The replacement for the bad bad speculative stuff, as we learn from the official organ of cultural critique, is dialectical materialism. Who knew? What an incredible surprise.

Cultural Marxism, as the Critical Inquiry take shows, sees the danger. The threat. It takes us seriously enough to say like Bush “if you're not with us, you're against us.” If you're a speculative realist, you must be an anti-feminist, racist, worker-hating colonialist who wants to reject the last forty years of new left status quo, I mean scholarship.

Grow up chaps!

Dialectical materialism boils down to an ontology you can express in this sentence:

Reality is determined by human economic relations 

So, here's my thing about that, from my talk in Norway and my upcoming one at Northwestern.

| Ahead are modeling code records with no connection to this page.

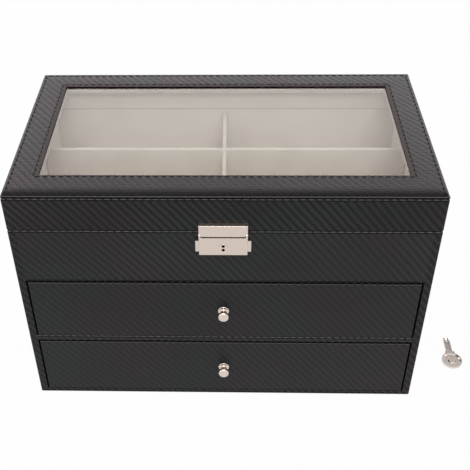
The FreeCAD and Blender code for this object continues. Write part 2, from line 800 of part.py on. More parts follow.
def make_key():
    """Round dished bow, shank with a long groove, and two prongs as far apart as the pin holes."""
    def at(radius, z):
        return point(radius, 0, z)

    dish_edge = key_bow_radius - key_rim_width
    outline = [at(0, 0), at(key_bow_radius, 0), at(key_bow_radius, key_rim_height),
               at(dish_edge, key_rim_height), at(dish_edge - key_rim_slope, key_dish_height),
               at(key_dome_radius + key_dome_slope, key_dish_height), at(key_dome_radius, key_dome_height),
               at(0, key_dome_height), at(0, 0)]
    bow = Part.Face(Part.makePolygon(outline)).revolve(point(0, 0, 0), UP, 360)

    shank_half = key_shank_width / 2
    shank_end = key_bow_radius + key_shank_length
    shank = block((-shank_half, shank_half), (dish_edge, shank_end), (0, key_shank_thickness))
    shank = rounded_edges(shank, key_edge_radius, dict(x=-shank_half, z=key_shank_thickness),
                          dict(x=shank_half, z=key_shank_thickness))
    shoulder_half = key_shoulder_width / 2
    shoulder = block((-shoulder_half, shoulder_half),
                     (dish_edge, key_bow_radius + key_shoulder_length), (0, key_shank_thickness))
    shoulder = rounded_edges(shoulder, 2 * key_edge_radius,
                             dict(x=-shoulder_half, y=key_bow_radius + key_shoulder_length),
                             dict(x=shoulder_half, y=key_bow_radius + key_shoulder_length))
    prong_radius = pin_hole_radius - key_prong_fit
    prongs = []
    for way in (-1, 1):
        x = way * pin_hole_spacing / 2
        root = point(x, shank_end - key_prong_root, prong_radius)
        prong = Part.makeCylinder(prong_radius, key_prong_length + key_prong_root, root, point(0, 1, 0))
        prongs.append(prong)
    key = joined([bow, shank, shoulder] + prongs)
    groove_half = key_groove_width / 2
    groove_end = shank_end - groove_half - key_groove_end_wall
    groove_z = (key_shank_thickness - key_groove_depth, key_shank_thickness)
    groove_ends = (groove_end - key_groove_length + key_groove_width, groove_end)
    groove = block((-groove_half, groove_half), groove_ends, groove_z)
    groove = joined([groove] + [rod_up(groove_half, groove_z, 0, y) for y in groove_ends])
    key = key.cut(groove)
    key.translate(point(key_x, key_y - key_shank_length / 2, 0))
    save("key", key)


os.makedirs("parts", exist_ok=True)
make_carcass()
make_tray()
make_lid()
make_lid_hinges()
make_hasp_plate()
make_flap()
make_key_cylinder()
make_press_tabs()
make_strike()
make_drawer("upper_drawer", shelf_top)
make_drawer("lower_drawer", base_top)
make_key()
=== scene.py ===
import math
import random

import bmesh
import bpy
from mathutils import Matrix, Vector


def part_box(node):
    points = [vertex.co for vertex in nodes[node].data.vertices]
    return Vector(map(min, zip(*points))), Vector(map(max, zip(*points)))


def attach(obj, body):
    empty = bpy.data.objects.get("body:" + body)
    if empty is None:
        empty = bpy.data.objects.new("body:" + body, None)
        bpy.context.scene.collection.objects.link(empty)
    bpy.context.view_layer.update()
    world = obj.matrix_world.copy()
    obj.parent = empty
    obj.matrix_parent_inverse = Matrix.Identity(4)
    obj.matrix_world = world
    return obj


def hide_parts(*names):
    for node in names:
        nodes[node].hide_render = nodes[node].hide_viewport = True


# The looks of a storage box for spectacles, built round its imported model.
# Metres, in the model's own frame: X to the right, Y to the back, Z up.

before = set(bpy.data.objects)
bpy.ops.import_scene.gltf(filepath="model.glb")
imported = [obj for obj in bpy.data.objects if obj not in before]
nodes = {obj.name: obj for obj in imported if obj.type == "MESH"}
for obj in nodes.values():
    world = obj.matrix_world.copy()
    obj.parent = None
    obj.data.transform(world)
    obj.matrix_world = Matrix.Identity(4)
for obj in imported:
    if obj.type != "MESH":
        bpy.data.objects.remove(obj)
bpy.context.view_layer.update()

MM = 0.001
MAKER_SEED = 7

# Stitching in the leatherette.
stitch_pitch = 6.1 * MM
stitch_length = 4.3 * MM
stitch_half_width = 0.55 * MM
stitch_half_height = 0.34 * MM
stitch_slant = math.radians(4)
stitch_slant_spread = (-0.03, 0.03)
stitch_length_spread = (0.95, 1.04)
stitch_sides = 8
stitch_rings = 5
cover_outer_inset = 2.9 * MM
cover_inner_side_inset = 20.4 * MM
cover_inner_front_inset = 26.5 * MM
cover_inner_back_inset = 19.0 * MM
edge_row_drop = 1.25 * MM
shelf_row_drop = 1.35 * MM
corner_clearance = 3.0 * MM
hinge_middle_x = 100.0 * MM
hinge_half_span = 17.0 * MM

# Velvet pieces.
velvet_edge_radius = 0.35 * MM
divider_edge_radius = 1.1 * MM
retainer_edge_radius = 0.5 * MM
edge_segments = 3
thinnest_share = 0.45
same_point_reach = 0.01 * MM
flat_turn = math.radians(1)
corner_turn = math.radians(30)
pad_edge_fall = 0.7 * MM
pad_fall_reach = 3.2 * MM
pad_mesh_step = 2.4 * MM
tray_lining_thickness = 1.0 * MM
drawer_lining_thickness = 0.8 * MM
drawer_pad_thickness = 1.5 * MM
lining_lip = 0.3 * MM

# The two pin holes of the key cylinder.
pin_hole_spacing = 3.6 * MM
pin_hole_radius = 1.3 * MM

# The leatherette, in millimetres, as the shaders work.
tow_width = 1.66
tow_height = 2.09
weave_depth = 0.07
cover_weave_depth = 0.091
grain_size = 0.45
grain_depth = 0.05
wander_size = 35.0
wander_reach = 1.2
patch_size = 55.0
fade_size = 90.0
channel_half_width = 0.75
channel_depth = 0.3
fold_half_width = 0.45
fold_core = 0.1
fold_inset = 0.4
drawer_fold_inset = 1.35
cover_fold_half_width = 0.72
cover_fold_core = 0.2
shadow_half_width = 0.65
shadow_core = 0.3
dome_reach = 15.0
dome_fall = 0.38

# The gap between the cover's overhang and the lid's walls, where no light gets in; painted shade makes it
# black there.
gap_reach = 0.5
cover_gap_height = 1.1
gap_margin_below = 0.1
gap_margin_above = 0.05

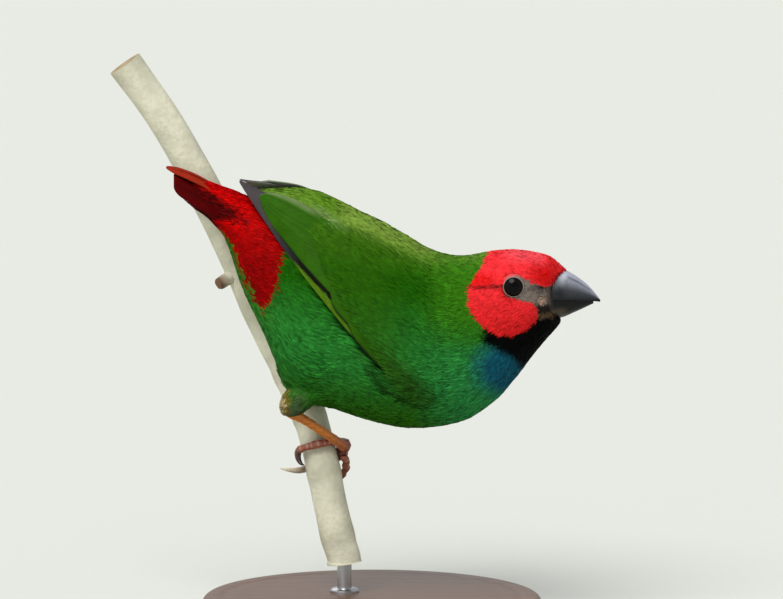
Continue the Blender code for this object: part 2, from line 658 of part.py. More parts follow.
def main():
    for obj in list(bpy.data.objects):
        bpy.data.objects.remove(obj)
    model = bpy.data.collections.new("fiji_parrotfinch")
    cutters = bpy.data.collections.new("cutters")
    bpy.context.scene.collection.children.link(model)
    bpy.context.scene.collection.children.link(cutters)
    room = body_rings(0, len(BODY_CUTS) - 1, 46, grow=GAP + 0.05, pull=-GAP)
    body_cutter = tube_mesh("body_room", room, cutters)
    hide_cutter(body_cutter)
    torso = tube_mesh("torso", body_rings(0, NECK_REAR_CUT, 28, pull=GAP / 2), model)
    finish(torso, "plumage_green", 0.7)
    neck = tube_mesh("neck", body_rings(NECK_REAR_CUT, NECK_FRONT_CUT, 6, pull=GAP / 2), model)
    finish(neck, "plumage_green", 0.7)
    make_head(model, cutters)
    make_wing("wing_right", False, model, body_cutter)
    make_wing("wing_left", True, model, body_cutter)
    make_tail(model, body_cutter)
    make_leg("right", RIGHT_THIGH, RIGHT_SHANK, RIGHT_BALL_HEIGHT, 1, 1.0, model, body_cutter)
    make_leg("left", LEFT_THIGH, LEFT_SHANK, LEFT_BALL_HEIGHT, -0.5, 0.72, model, body_cutter)
    make_perch(model)
    make_stand(model)


main()
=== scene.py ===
import math

import bpy
import numpy as np
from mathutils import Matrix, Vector


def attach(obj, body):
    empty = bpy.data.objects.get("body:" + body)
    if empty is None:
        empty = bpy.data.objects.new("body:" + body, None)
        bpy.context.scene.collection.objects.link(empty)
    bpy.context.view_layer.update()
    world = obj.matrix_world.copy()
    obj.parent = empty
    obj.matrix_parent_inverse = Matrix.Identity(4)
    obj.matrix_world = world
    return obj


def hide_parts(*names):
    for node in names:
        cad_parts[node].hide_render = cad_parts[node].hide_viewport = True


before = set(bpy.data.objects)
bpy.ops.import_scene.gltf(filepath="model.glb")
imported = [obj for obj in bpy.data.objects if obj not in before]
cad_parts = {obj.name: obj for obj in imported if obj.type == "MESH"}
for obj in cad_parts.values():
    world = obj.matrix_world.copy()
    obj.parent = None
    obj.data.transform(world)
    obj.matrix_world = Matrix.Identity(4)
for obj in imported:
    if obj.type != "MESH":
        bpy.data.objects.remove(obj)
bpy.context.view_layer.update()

rng = np.random.default_rng(2743)
MM = 0.001                      # metres in a millimetre

# Driving sizes, the same as the solids'

# Cuts through the body from tail to bill: top x, top z, bottom x, bottom z, half width
BODY_CUTS = [
    (-30.7, 89.7, -33.2, 83.4, 2.7), (-27.9, 88.7, -30.3, 80.1, 3.7),
    (-24.8, 87.5, -28.7, 76.4, 5.0), (-20.1, 87.2, -26.2, 68.9, 7.6),
    (-14.3, 87.0, -22.0, 59.9, 10.2), (-8.2, 85.2, -16.8, 49.2, 12.8),
    (-1.2, 82.4, -7.6, 44.3, 14.6), (6.1, 79.5, 6.1, 40.5, 15.2),
    (12.1, 76.6, 17.6, 41.5, 14.4), (16.0, 75.5, 24.6, 45.5, 12.6),
    (19.3, 75.4, 29.1, 50.3, 10.6), (22.1, 75.9, 32.6, 54.9, 9.3),
    (25.4, 76.5, 35.3, 58.2, 8.8), (29.1, 76.7, 37.1, 60.2, 7.9),
    (33.0, 76.3, 38.3, 61.6, 6.2), (36.6, 75.3, 38.7, 62.4, 4.5),
    (39.6, 72.8, 39.0, 62.9, 3.2)]
# The coat runs two cuts further back than the body, over the roots of the tail feathers
TAIL_COVERT_CUTS = [(-37.2, 91.5, -38.6, 87.6, 1.9), (-34.0, 90.9, -35.8, 85.3, 2.2)]
COAT_CUTS = TAIL_COVERT_CUTS + BODY_CUTS
EXTRA = len(TAIL_COVERT_CUTS)

# The ridge of back and crown: x, and z at each
RIDGE = ([row[0] for row in BODY_CUTS], [row[1] for row in BODY_CUTS])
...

We were expecting, perhaps, that once we could see on a much larger scale, things would become much easier to understand. Indeed, we might criticize those who tried to think at larger scales for being simplistic. We might even argue that they were deluded. Particularly if we had quite a bad case of the anthropocentric blues. We might accuse someone, if we were a certain kind of Marxist, of being a bit of a hippie for talking at scales bigger or otherwise beyond the human. The hippie is ideologically deluded into saying things exist outside of social ideological mediation based on the state of the forces of production. In short, all that we are the world stuff and save Earth stuff is bourgeois pabulum meant to keep us docile.
Why does our Marxist have this allergic reaction? Because he is rigidly adhering to a solution to the Kantian shock—the shock that there are things, but that when we look for them, we only find human flavored thing data. We never see the actual raindrop, we have raindrop feelings, raindrop thoughts, raindrop perceptions. Kant himself tries to contain the explosion by saying that there is a top-level way of understanding the raindrop, namely mathematizing it via a concept of extension as the bedrock of what a thing is. Post-Kantians contain the explosion two ways. Either they reduce everything to matter and ignore the implications of modern philosophy and the science derived from it. Or they wish away the gap between phenomenon and thing by claiming more strongly than Kant that some kind of Decider, goo goo ga joob, makes the thing real. So all these powerful substitutes for the Kantian subject arise. Geist (Hegel), will (Schopenhauer), will to power (Nietzsche), Dasein (Heidegger—and we all know German Dasein is the best best Decider of all).
And in the case of Marx, human economic relations. Human economic relations make things real. And in the hardcore Hegelian Lacanian Althusserian version, these relations are an in-the-last-instance that determine everything else like the sucker of a giant and sprawling undersea creature, attached to a rock in one place, but attached really strongly, incapable of being peeled off that rock. So that for the cultural Marxist, unconsciously retweeting a substance–accidents model of things, there is ideology (accidents) and human economic relations (substance).

Of course putting it this way I have already committed a horrible sin, because I've said the word human. By saying that word, I have implied that there might be a world or worlds beyond or different than the human, which is as good as saying that there are such worlds. I have touched the third rail. I have implied Marxism doesn't explain everything, because there are cats, coral and galaxies. The very concept ecology, coined by Ernst Haeckel, was a way to say the economy of nature in a compact way. The economy of nature. Economic relations that include nonhumans. Highly suspicious.